Bit by bit, he gave everything of himself, until there was no self left to give– just a leftover heart, which mourned that it had never been given to anyone as it laid there on the cold, hard ground.
As the cold deepened and the second, true snow of winter fell upon the heart, his ghost rose up in the steam that billowed off of it.
The cold spoke to him, observing that he had given his heart away a long time ago. On this, the Scrap Goblin reflected, and then hesitantly agreed. It still didn't feel like he had done enough.
It never did, the cold replied. It never would. Not in a hundred lifetimes would he feel that gnawing void filled.
The Scrap Goblin asked the cold if it was willing to bet on that.
Coolly, curiously, veiling its amusement, the cold extended him an offer. Very well– it would sweep him up in its icy winds and take him far away. But when it returned next winter, it would bring him back along with it, so he could toil and make gifts anew. But he would only have until the last of the second snow melted before being taken away to wait and to rue again.
The Scrap Goblin agreed.
His steam was whisked away by the wind then, to be buffeted and torn at until the next year when he was reformed in shape, though not in flesh– while he has new fingers to work with, he will always know the absence of the real ones. With those cold little hands he worked again, turning trash into treasure for those who had so little else.

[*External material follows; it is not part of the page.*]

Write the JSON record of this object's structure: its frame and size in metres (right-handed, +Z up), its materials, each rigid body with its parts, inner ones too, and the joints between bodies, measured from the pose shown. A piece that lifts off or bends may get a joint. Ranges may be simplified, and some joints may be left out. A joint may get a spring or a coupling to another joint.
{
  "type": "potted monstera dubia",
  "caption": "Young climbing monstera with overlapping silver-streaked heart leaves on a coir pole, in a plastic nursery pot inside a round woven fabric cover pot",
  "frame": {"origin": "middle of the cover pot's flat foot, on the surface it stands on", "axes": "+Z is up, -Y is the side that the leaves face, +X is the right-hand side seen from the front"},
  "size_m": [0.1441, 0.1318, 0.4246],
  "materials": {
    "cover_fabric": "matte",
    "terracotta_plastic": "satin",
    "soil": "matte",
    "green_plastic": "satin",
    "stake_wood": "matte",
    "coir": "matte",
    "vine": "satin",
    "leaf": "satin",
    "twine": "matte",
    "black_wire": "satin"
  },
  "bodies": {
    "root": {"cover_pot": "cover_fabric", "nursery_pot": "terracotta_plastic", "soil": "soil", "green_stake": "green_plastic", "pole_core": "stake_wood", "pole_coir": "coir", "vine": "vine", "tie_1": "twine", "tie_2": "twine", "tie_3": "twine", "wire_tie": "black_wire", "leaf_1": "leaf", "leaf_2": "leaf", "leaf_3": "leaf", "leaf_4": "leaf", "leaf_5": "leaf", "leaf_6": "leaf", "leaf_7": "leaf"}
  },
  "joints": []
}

Every year since, every generation since, he has done this.
Today he serves as an inspiration for us– and as a cautionary tale against going quite as far as he did.
I think about the Scrap Goblin a lot, even when he isn't stalking the junkheaps with cardboard and masking tape in hand. I think about what his stories mean to me, and how often I fail to listen to them.

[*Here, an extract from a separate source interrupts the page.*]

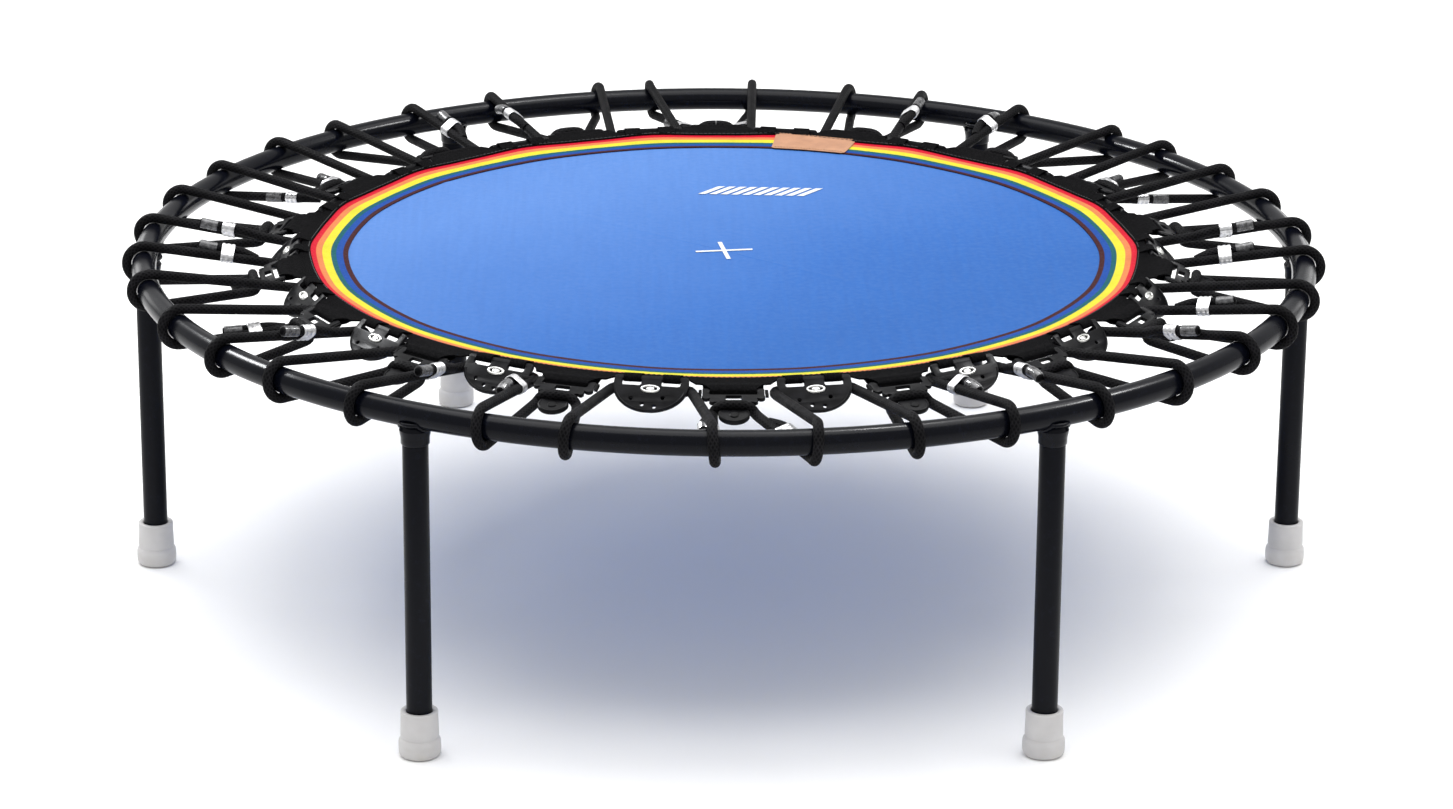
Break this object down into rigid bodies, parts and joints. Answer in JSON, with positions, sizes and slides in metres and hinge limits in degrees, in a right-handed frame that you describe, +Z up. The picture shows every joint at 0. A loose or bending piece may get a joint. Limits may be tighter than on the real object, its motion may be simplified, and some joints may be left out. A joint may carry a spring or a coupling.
{
  "type": "mini trampoline",
  "caption": "Round low trampoline: a steel ring on straight screw-in legs with rubber feet, holding a cloth mat by elastic rope laced through plastic plates round the mat's edge.",
  "frame": {"origin": "on the floor under the middle of the ring", "axes": "+Z up; legs at every 60 degrees from +X; the leather tag is on the +Y side"},
  "size_m": [1.2413, 1.2432, 0.3687],
  "materials": {
    "ring_paint": "gloss black paint",
    "leg_paint": "gloss black paint",
    "white_rubber": "matt off-white moulded rubber",
    "blue_cloth": "woven blue synthetic cloth",
    "rainbow_ribbon": "woven ribbon with coloured stripes",
    "black_webbing": "black woven webbing",
    "tan_leather": "tan leather, matt",
    "black_plate": "moulded black plastic, satin",
    "elastic_rope": "braided black cover over rubber"
  },
  "bodies": {
    "frame": {"ring_frame": "ring_paint", "elastic_rope_1": "elastic_rope", "elastic_rope_2": "elastic_rope", "elastic_rope_3": "elastic_rope", "elastic_rope_4": "elastic_rope", "elastic_rope_5": "elastic_rope", "elastic_rope_6": "elastic_rope"},
    "mat": {"jump_mat": "blue_cloth", "rainbow_ribbon": "rainbow_ribbon", "mat_border": "black_webbing", "leather_tag": "tan_leather", "half_round_plate_01": "black_plate", "half_round_plate_02": "black_plate", "half_round_plate_03": "black_plate", "half_round_plate_04": "black_plate", "half_round_plate_05": "black_plate", "half_round_plate_06": "black_plate", "half_round_plate_07": "black_plate", "half_round_plate_08": "black_plate", "half_round_plate_09": "black_plate", "half_round_plate_10": "black_plate", "half_round_plate_11": "black_plate", "half_round_plate_12": "black_plate", "half_round_plate_13": "black_plate", "half_round_plate_14": "black_plate", "half_round_plate_15": "black_plate", "half_round_plate_16": "black_plate", "half_round_plate_17": "black_plate", "half_round_plate_18": "black_plate", "anchor_plate_01": "black_plate", "anchor_plate_02": "black_plate", "anchor_plate_03": "black_plate", "anchor_plate_04": "black_plate", "anchor_plate_05": "black_plate", "anchor_plate_06": "black_plate", "anchor_plate_07": "black_plate", "anchor_plate_08": "black_plate", "anchor_plate_09": "black_plate", "anchor_plate_10": "black_plate", "anchor_plate_11": "black_plate", "anchor_plate_12": "black_plate", "anchor_plate_13": "black_plate", "anchor_plate_14": "black_plate", "anchor_plate_15": "black_plate", "anchor_plate_16": "black_plate", "anchor_plate_17": "black_plate", "anchor_plate_18": "black_plate"},
    "foot_1": {"rubber_foot_1": "white_rubber"},
    "leg_1": {"leg_tube_1": "leg_paint"},
    "foot_2": {"rubber_foot_2": "white_rubber"},
    "leg_2": {"leg_tube_2": "leg_paint"},
    "foot_3": {"rubber_foot_3": "white_rubber"},
    "leg_3": {"leg_tube_3": "leg_paint"},
    "foot_4": {"rubber_foot_4": "white_rubber"},
    "leg_4": {"leg_tube_4": "leg_paint"},
    "foot_5": {"rubber_foot_5": "white_rubber"},
    "leg_5": {"leg_tube_5": "leg_paint"},
    "foot_6": {"rubber_foot_6": "white_rubber"},
    "leg_6": {"leg_tube_6": "leg_paint"}
  },
  "joints": [
    {"name": "mat_bounce", "type": "slide", "parent": "frame", "child": "mat", "axis": [0, 0, 1], "range_m": [-0.12, 0.03], "stiffness_N_per_m": 7000, "springref_m": 0.00107, "deforming": ["elastic_rope_1", "elastic_rope_2", "elastic_rope_3", "elastic_rope_4", "elastic_rope_5", "elastic_rope_6"]},
    {"name": "leg_1_back_out", "type": "slide", "parent": "frame", "child": "foot_1", "axis": [0, 0, -1], "range_m": [0, 0.017]},
    {"name": "leg_1_unscrew", "type": "hinge", "parent": "foot_1", "child": "leg_1", "pos_m": [0.6, 0, 0.3], "axis": [0, 0, -1], "range_deg": [0, 3060]},
    {"name": "leg_2_back_out", "type": "slide", "parent": "frame", "child": "foot_2", "axis": [0, 0, -1], "range_m": [0, 0.017]},
    {"name": "leg_2_unscrew", "type": "hinge", "parent": "foot_2", "child": "leg_2", "pos_m": [0.3, 0.51962, 0.3], "axis": [0, 0, -1], "range_deg": [0, 3060]},
    {"name": "leg_3_back_out", "type": "slide", "parent": "frame", "child": "foot_3", "axis": [0, 0, -1], "range_m": [0, 0.017]},
    {"name": "leg_3_unscrew", "type": "hinge", "parent": "foot_3", "child": "leg_3", "pos_m": [-0.3, 0.51962, 0.3], "axis": [0, 0, -1], "range_deg": [0, 3060]},
    {"name": "leg_4_back_out", "type": "slide", "parent": "frame", "child": "foot_4", "axis": [0, 0, -1], "range_m": [0, 0.017]},
    {"name": "leg_4_unscrew", "type": "hinge", "parent": "foot_4", "child": "leg_4", "pos_m": [-0.6, 0, 0.3], "axis": [0, 0, -1], "range_deg": [0, 3060]},
    {"name": "leg_5_back_out", "type": "slide", "parent": "frame", "child": "foot_5", "axis": [0, 0, -1], "range_m": [0, 0.017]},
    {"name": "leg_5_unscrew", "type": "hinge", "parent": "foot_5", "child": "leg_5", "pos_m": [-0.3, -0.51962, 0.3], "axis": [0, 0, -1], "range_deg": [0, 3060]},
    {"name": "leg_6_back_out", "type": "slide", "parent": "frame", "child": "foot_6", "axis": [0, 0, -1], "range_m": [0, 0.017]},
    {"name": "leg_6_unscrew", "type": "hinge", "parent": "foot_6", "child": "leg_6", "pos_m": [0.3, -0.51962, 0.3], "axis": [0, 0, -1], "range_deg": [0, 3060]}
  ],
  "couplings": [
    {"joint": "leg_1_unscrew", "follows": "leg_1_back_out", "rad_per_m": 3141.6},
    {"joint": "leg_2_unscrew", "follows": "leg_2_back_out", "rad_per_m": 3141.6},
    {"joint": "leg_3_unscrew", "follows": "leg_3_back_out", "rad_per_m": 3141.6},
    {"joint": "leg_4_unscrew", "follows": "leg_4_back_out", "rad_per_m": 3141.6},
    {"joint": "leg_5_unscrew", "follows": "leg_5_back_out", "rad_per_m": 3141.6},
    {"joint": "leg_6_unscrew", "follows": "leg_6_back_out", "rad_per_m": 3141.6}
  ]
}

I think about all the people who have flocked to the aesthetic subculture that bears our name. I don't begrudge them one bit for the creativity and community it provides them, but I'm always a little bemused at their raw enthusiasm for it. We don't love junk and rocks and moss because we're innately funky, chaotic, or anti-capitalist– good praxis though that last one may be. We love them because they give many of us a jolt of nostalgia for our childhoods.
For some of us, we love the Scrap Goblin because scraps are all we ever got.